I give some cases where analytic solutions exist.
If $\alpha$ is rational, we get an algebraic equation.
If $x=1$, $y=1$, $x=y$ or $x=\alpha^{\frac{1}{\alpha-1}}$, $\alpha$ can be represented in terms of Lambert W.
A: Here is an explicit solution using Lagrange reversion and more familiar notation:
$$a^x+b^x=cx\implies x=\sum_{n=1}^\infty\frac{\left.\frac{d^{n-1}(a^x+b^x)^n}{dx^{n-1}}\right|_{x=0}}{c^nn!}$$
Using the binomial theorem:
$$a^x+b^x=cx\implies x=\sum_{n=1}^\infty\sum_{k=0}^n\binom nk\frac{\ln^{n-1}\left(a^kb^{n-k}\right)}{c^n n!}= \sum_{n=1}^\infty\sum_{k=0}^n\frac{((n-k)\ln(b)+k\ln(a))^{n-1}}{k!(n-k)!c^n}$$
Where $0\le k\le d\ge n$ shown here.
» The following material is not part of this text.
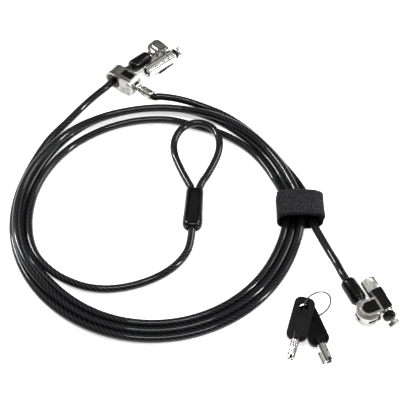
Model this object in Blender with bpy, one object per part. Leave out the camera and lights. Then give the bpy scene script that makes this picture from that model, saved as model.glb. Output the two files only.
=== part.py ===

Unfortunately, the convergence is pretty slow. Fortunately, the only inner sum pattern I could find by switching the sums, or not, was with the hypergeometric function $_p\text F_q$:
$$\boxed{e^{ax}+e^{bx}=cx\implies x=\sum_{n=1}^\infty\frac{(bn)^{n-1}}{c^nn!}\,_n\text F_{n-1}\left(-n,\frac{bn}{a-b}+1,\dots, \frac{bn}{a-b}+1;\frac{bn}{a-b},\dots,\frac{bn}{a-b};-1\right)}$$
The hypergeometric function reduces to a polynomial for which we are searching for a form in terms of simpler functions.